Modeling hard rock failure induced by structural planes around deep circular tunnels

Construction of tunnels is often associated with fault or structural features that could affect tunnel stability during the construction phase and service life. Therefore, failure characteristics of hard rock around circular tunnels induced by pre-existing structural features under high in-situ stresses have been the subject of various studies. In the current study, a combined finite element approach, namely ELFEN, has been used for better reflection of entire failure process (including crack initiation, propagation and coalescence) and intrinsic properties of hard rock mass, thus rock heterogeneity, around circular tunnels during excavation unloading process.
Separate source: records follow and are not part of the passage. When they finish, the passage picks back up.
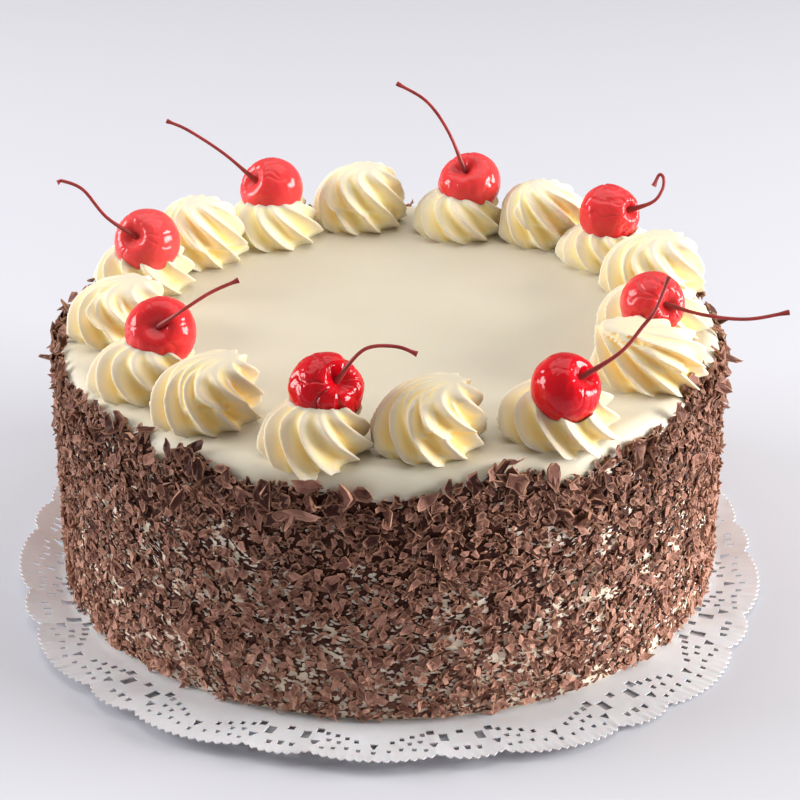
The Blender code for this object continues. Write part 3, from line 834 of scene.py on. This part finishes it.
swirl_rng = random.Random(5)
centres = [on_ring(angle, ring, CREAM_TOP - 0.3) for angle, ring, *_ in SWIRLS]
for index, (angle, ring, width, height, start, lean, lap, lift) in enumerate(SWIRLS):
    number = index + 1
    centre = centres[index]
    bm = bmesh.new()
    ridges = swirl_rng.choice((10, 11, 11))
    coil(bm, centre, ridges, width * 0.96, height * 0.94, start, 75, 0.31, lean)
    if lift > 5:
        coil(bm, centre, ridges - 1, width * 0.90, height, start + 180 / ridges, 80, 0.31, lean, lap, lift)
    bmesh.ops.recalc_face_normals(bm, faces=bm.faces[:])
    mesh = bpy.data.meshes.new("swirl")
    bm.to_mesh(mesh)
    bm.free()
    swirl = new_object(f"swirl_{number:02d}", mesh)
    fused = swirl.modifiers.new("fused", "REMESH")
    fused.mode = "VOXEL"
    fused.voxel_size = 0.42 * MM
    softened = swirl.modifiers.new("softened", "SMOOTH")
    softened.factor = 0.5
    softened.iterations = 3
    plain_mesh(swirl)
    seat = CHERRY_SEATS.get(number)
    beside = [centres[(index + step) % len(SWIRLS)] for step in (-1, 1)]
    for vertex in swirl.data.vertices:
        point = vertex.co / MM
        for other in beside:
            apart = other - centre
            apart.z = 0
            past = (point - centre).dot(apart) / apart.length_squared - 0.497
            if past > 0:
                point -= apart * past
        if seat:
            middle = on_ring(seat[0], seat[1], CREAM_TOP + seat[2])
            radius = seat[3] / 2 - 0.35
            across = math.hypot(point.x - middle.x, point.y - middle.y)
            away = (point - middle).length - radius
            if across > radius * 0.6 and away > -2:
                point.z += 0.7 * math.exp(-(away / 1.3) ** 2)
            if across < radius:
                below = middle.z - math.sqrt(radius ** 2 - across ** 2)
                point.z = min(point.z, below)
        away = math.hypot(point.x, point.y)
        if away > 107:
            point.z -= 0.035 * (away - 107) ** 2
        vertex.co = point * MM
    thinned = swirl.modifiers.new("thinned", "DECIMATE")
    thinned.ratio = 0.32
    plain_mesh(swirl)
    # how far each point lies in a groove, as the distance to a smoothed copy of the surface, which the cream's
    # painted shade follows
    count = len(swirl.data.vertices)
    points = np.empty(count * 3)
    swirl.data.vertices.foreach_get("co", points)
    points = points.reshape(-1, 3) / MM
    normals = np.array([vertex.normal for vertex in swirl.data.vertices])
    edges = np.array([edge.vertices for edge in swirl.data.edges])
    smooth = points.copy()
    valence = np.bincount(edges.ravel(), minlength=count)[:, None]
    for _ in range(14):
        smooth = np.stack([np.bincount(edges[:, 0], smooth[edges[:, 1], axis], count)
                           + np.bincount(edges[:, 1], smooth[edges[:, 0], axis], count) for axis in range(3)], axis=1) / valence
    hollow = np.clip(0.5 + ((smooth - points) * normals).sum(axis=1), 0, 1)
    swirl.data.attributes.new("hollow", "FLOAT", "POINT").data.foreach_set("value", hollow)
    swirl.data.materials.clear()
    swirl.data.materials.append(swirl_finish)
    swirl.data.shade_smooth()
    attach(swirl, "root")
    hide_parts(f"rosette_{number:02d}")

# ---------------------------------------------------------------------------
# The cherries. Eight candied cherries, soaked until they are bright red and
# glassy, some smooth and some drawn into wrinkles round the dimple that the
# stem grows from.

# number: (flatness, stem azimuth, stem elevation, wrinkle depth, narrowing at the stem end, notch, paleness)
FRUIT = {1: (0.92, -51, 42, 0.9, 0.0, 0.0, 0.0), 3: (0.95, -35, 44, 0.32, 0.0, 0.1, 0.1),
         5: (1.05, -60, 18, 0.75, 0.05, 0.2, 0.5), 7: (1.05, -43, 24, 0.6, 0.26, 0.0, 0.5),
         9: (0.88, -127, 61, 0.35, -0.05, 0.8, 0.6), 11: (0.98, -150, 33, 0.35, 0.0, 0.1, 0.6),
         13: (0.96, -120, 32, 0.35, 0.0, 0.2, 0.9), 15: (0.95, -95, 37, 0.25, 0.0, 0.3, 0.4)}

fruit_finish, fruit_surface, fruit_tree = shader(
    "candied_cherry", Roughness=0.45, Specular_IOR_Level=0.0, Subsurface_Weight=0.35,
    Subsurface_Radius=(1.0, 0.08, 0.06), Subsurface_Scale=2.5 * MM, Coat_Weight=0.85, Coat_Roughness=0.02, Coat_IOR=1.42)
# The paleness is higher on the whole for the cherries at the back of the cake: partly the fruit's own colour, partly
# painted light shining through them from behind.
paleness = place(fruit_tree, "ShaderNodeAttribute", dict(attribute_name="pale"))
mottle = place(fruit_tree, "ShaderNodeMath", dict(operation="MULTIPLY_ADD"))
mottle.inputs[1].default_value = 0.5
fruit_tree.links.new(grain(fruit_tree, 90, 3, 0.55), mottle.inputs[0])
fruit_tree.links.new(paleness.outputs["Fac"], mottle.inputs[2])
fruit_tree.links.new(
    ramp(fruit_tree, mottle.outputs[0], (0.1, (0.40, 0.0012, 0.005)), (0.4, (0.56, 0.003, 0.010)), (1.4, (0.70, 0.058, 0.058))),
    fruit_surface.inputs["Base Color"])
relief(fruit_tree, fruit_surface, grain(fruit_tree, 260, 3, 0.6), 0.25 * MM, 0.3)

for number, (flatness, azimuth, elevation, wrinkle, narrowing, notch, pale) in FRUIT.items():
    angle, ring, up, width = CHERRY_SEATS[number]
    centre = on_ring(angle, ring, CREAM_TOP + up)
    bm = bmesh.new()
    bmesh.ops.create_uvsphere(bm, u_segments=140, v_segments=84, radius=1.0)
    axis = Vector((math.cos(math.radians(elevation)) * math.cos(math.radians(azimuth)),
                   math.cos(math.radians(elevation)) * math.sin(math.radians(azimuth)),
                   math.sin(math.radians(elevation))))
    turn = axis.to_track_quat("Z", "Y")
    for vertex in bm.verts:
        p = vertex.co.copy()
        tip = math.acos(max(-1, min(1, p.z)))
        shape = Vector((p.x, p.y, p.z * flatness))
        shape.x *= 1 - narrowing * max(0, p.z)
        shape.y *= 1 - narrowing * max(0, p.z)
        shape.z -= 0.34 * math.exp(-(tip / 0.36) ** 2)
        around = math.atan2(p.y, p.x)
        shape.z -= notch * 0.10 * math.exp(-(tip / 0.9) ** 2) * (0.5 + 0.5 * math.cos(2 * around))
        # creases run out from the dimple like the folds of a raisin, with finer ones across them
        warp = 0.25 * noise.noise(p * 2.5 + Vector((0, number * 2.1, 0)))
        fold = Vector((1.7 * math.cos(around + warp), 1.7 * math.sin(around + warp), 0.55 * tip + number * 7.1))
        creases = max(0, 1 - abs(noise.noise(fold)) / 0.20) ** 1.5
        across = max(0, 1 - abs(noise.noise(p * 3.6 + Vector((number * 3.3, 1, 0)))) / 0.16) ** 1.5
        zone = math.exp(-((tip - 1.05) / 0.7) ** 2)
        drawn = wrinkle * (0.085 * creases * zone + 0.03 * across * zone + 0.04 * noise.noise(p * 2.2 + Vector((0, 0, number))))
        shape *= 1 - drawn + 0.02 * noise.noise(p * 0.9 + Vector((0, number * 5.7, 0)))
        vertex.co = (centre + turn @ (shape * width / 2)) * MM
    bmesh.ops.recalc_face_normals(bm, faces=bm.faces[:])
    mesh = bpy.data.meshes.new("fruit")
    bm.to_mesh(mesh)
    bm.free()
    fruit = new_object(f"fruit_{number:02d}", mesh, fruit_finish)
    tint = fruit.data.attributes.new("pale", "FLOAT", "POINT")
    tint.data.foreach_set("value", [pale] * len(fruit.data.vertices))
    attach(fruit, "root")
    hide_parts(f"cherry_{number:02d}")

# ---------------------------------------------------------------------------
# The stems. Each cherry keeps its own thin stem, dark red-brown from the
# syrup, a little thicker where it leaves the fruit and at its cut end.

STEM = 0.65
# number: points from the cherry's centre, in mm
STALKS = {1: ((9, -4, 13), (14, -3, 16), (22, -3, 16), (28, -4, 14)),
          3: ((16, -2, 13), (23, 2, 20), (27, 4, 25), (31, 8, 34)),
          5: ((16, -11, 0.5), (30, -11, -1), (44, -10, 1)),
          7: ((14, -6, 7), (17.5, -4, 11), (18, -2, 14.5), (16.5, -1, 15.5), (14.5, -3, 12)),
          9: ((-8, 0, 20), (-16, 5, 30), (-27, 8, 36)),
          11: ((-17, -2, 14.5), (-30, 2, 22), (-38, 4, 25)),
          13: ((-13, -7, 12), (-21, -3, 20.5), (-28, -1, 23), (-30, -1, 22.5)),
          15: ((8, -9, 11.5), (17, -6, 16.5), (26, -4, 20))}

stalk_finish, stalk_surface, stalk_tree = shader(
    "cherry_stem", Roughness=0.45, Specular_IOR_Level=0.25, Subsurface_Weight=0.15, Subsurface_Radius=(1.0, 0.3, 0.2),
    Subsurface_Scale=1 * MM, Coat_Weight=0.12, Coat_Roughness=0.25)
stalk_tree.links.new(
    ramp(stalk_tree, grain(stalk_tree, 160, 3, 0.6), (0.3, (0.20, 0.016, 0.018)), (0.7, (0.34, 0.040, 0.036))),
    stalk_surface.inputs["Base Color"])
relief(stalk_tree, stalk_surface, grain(stalk_tree, 900, 3, 0.6), 0.1 * MM, 0.4)


def through(points, steps):
    """A smooth line through the points."""
    line = []
    ends = [points[0] * 2 - points[1], *points, points[-1] * 2 - points[-2]]
    spans = len(points) - 1
    for step in range(steps):
        whole = step / (steps - 1) * spans
        i = min(int(whole), spans - 1)
        t = whole - i
        a, b, c, d = ends[i:i + 4]
        line.append(0.5 * (2 * b + (c - a) * t + (2 * a - 5 * b + 4 * c - d) * t * t
                           + (3 * b - a - 3 * c + d) * t ** 3))
    return line


for number, points in STALKS.items():
    angle, ring, up, width = CHERRY_SEATS[number]
    flatness, azimuth, elevation, *_ = FRUIT[number]
    centre = on_ring(angle, ring, CREAM_TOP + up)
    axis = Vector((math.cos(math.radians(elevation)) * math.cos(math.radians(azimuth)),
                   math.cos(math.radians(elevation)) * math.sin(math.radians(azimuth)),
                   math.sin(math.radians(elevation))))
    root = axis * ((flatness - 0.34) * width / 2 - 0.4)
    line = through([root] + [Vector(p) for p in points], 36)
    curve = bpy.data.curves.new("stalk", "CURVE")
    curve.dimensions = "3D"
    curve.bevel_depth = STEM * MM
    curve.bevel_resolution = 4
    curve.use_fill_caps = True
    spline = curve.splines.new("POLY")
    spline.points.add(len(line) - 1)
    for i, point in enumerate(line):
        share = i / (len(line) - 1)
        spline.points[i].co = (*((centre + point) * MM), 1)
        spline.points[i].radius = 0.92 + 0.75 * math.exp(-(share / 0.13) ** 2) + 0.55 * math.exp(-((1 - share) / 0.05) ** 2)
    holder = bpy.data.objects.new("stalk", curve)
    scene.collection.objects.link(holder)
    mesh = bpy.data.meshes.new_from_object(holder.evaluated_get(bpy.context.evaluated_depsgraph_get()))
    bpy.data.objects.remove(holder)
    bm = bmesh.new()
    bm.from_mesh(mesh)
    bmesh.ops.remove_doubles(bm, verts=bm.verts[:], dist=0.01 * MM)
    bmesh.ops.recalc_face_normals(bm, faces=bm.faces[:])
    bm.to_mesh(mesh)
    bm.free()
    stalk = new_object(f"stalk_{number:02d}", mesh, stalk_finish)
    stalk.data.set_sharp_from_angle(angle=math.radians(50))
    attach(stalk, "root")
    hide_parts(f"stem_{number:02d}")
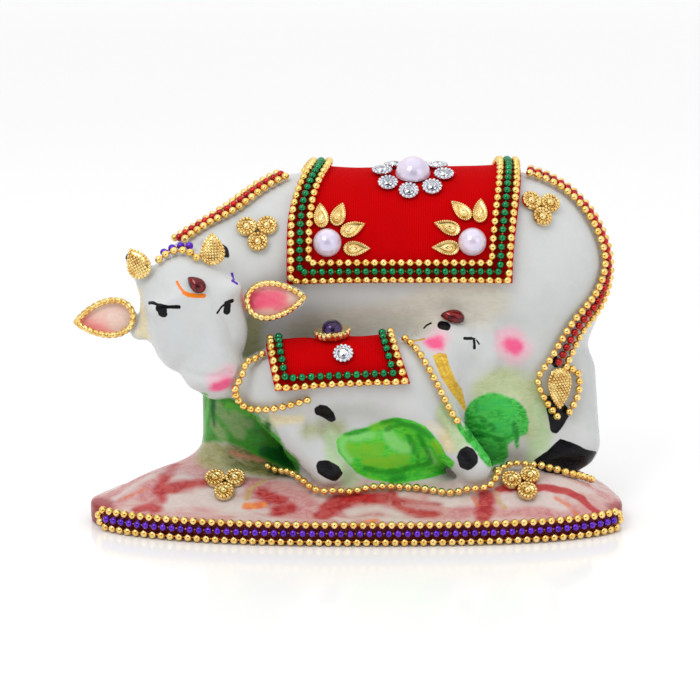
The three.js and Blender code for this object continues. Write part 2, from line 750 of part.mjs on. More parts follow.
function clothGeometry(cloth) {
  const { across, around } = cloth;
  const points = [];
  for (const height of [GLUE_GAP, GLUE_GAP + CLOTH_THICKNESS]) {
    for (let i = 0; i <= across; i += 1) {
      for (let j = 0; j <= around; j += 1) points.push(clothPoint(cloth, i / across, j / around, height));
    }
  }
  const side = (across + 1) * (around + 1);
  const at = (layer, i, j) => layer * side + i * (around + 1) + j;
  const triangles = [];
  const quad = (a, b, c, d) => triangles.push(a, b, c, a, c, d);
  for (let i = 0; i < across; i += 1) {
    for (let j = 0; j < around; j += 1) {
      quad(at(1, i, j), at(1, i, j + 1), at(1, i + 1, j + 1), at(1, i + 1, j));
      quad(at(0, i, j), at(0, i + 1, j), at(0, i + 1, j + 1), at(0, i, j + 1));
    }
  }
  for (let i = 0; i < across; i += 1) {
    quad(at(0, i, 0), at(1, i, 0), at(1, i + 1, 0), at(0, i + 1, 0));
    quad(at(0, i + 1, around), at(1, i + 1, around), at(1, i, around), at(0, i, around));
  }
  for (let j = 0; j < around; j += 1) {
    quad(at(0, 0, j + 1), at(1, 0, j + 1), at(1, 0, j), at(0, 0, j));
    quad(at(0, across, j), at(1, across, j), at(1, across, j + 1), at(0, across, j + 1));
  }
  return closedGeometry(points, triangles);
}

// Strands: a route over the surface, settled at one height, cut into even steps.
function smoothRoute(points, height, step) {
  const curve = new THREE.CatmullRomCurve3(points, false, 'centripetal');
  const steps = Math.max(Math.round(curve.getLength() / step), 2);
  return curve.getSpacedPoints(steps).map((p) => settle(p, height));
}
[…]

Parametric analysis which consider the dip angle, location (exposure or not), frictional coefficient of structural planes and lateral pressure coefficient was conducted in detail to reveal the mechanical responses of circular tunnel induced by structural plane under unloading condition. Numerical results indicate that the failure intensity of rock tunnel is a function of both dip angles and frictional coefficients of structural planes. The most critical dip angles of structural planes leading to failure in tunnel rocks largely depend on the frictional coefficient. Also, the results indicate that the released strain energy for the case of exposed structural plane is higher than those not intersecting the tunnel, leading to more violent rock failure for the former. With the increase of the lateral pressure coefficient, the failure intensity and damage extent around the tunnel is aggravated, especially for the roof and floor of the tunnel. Rock failure can be categorized as slabbing failure near excavation boundary and shear slip failure, controlled by structural plane. Progressive slabbing failure induced by excavation unloading may activate internal structural planes and the extensive release of energy caused by shear and slip failure may in turn further induce the slabbing failure. Rockburst is more prone to be triggered under such condition.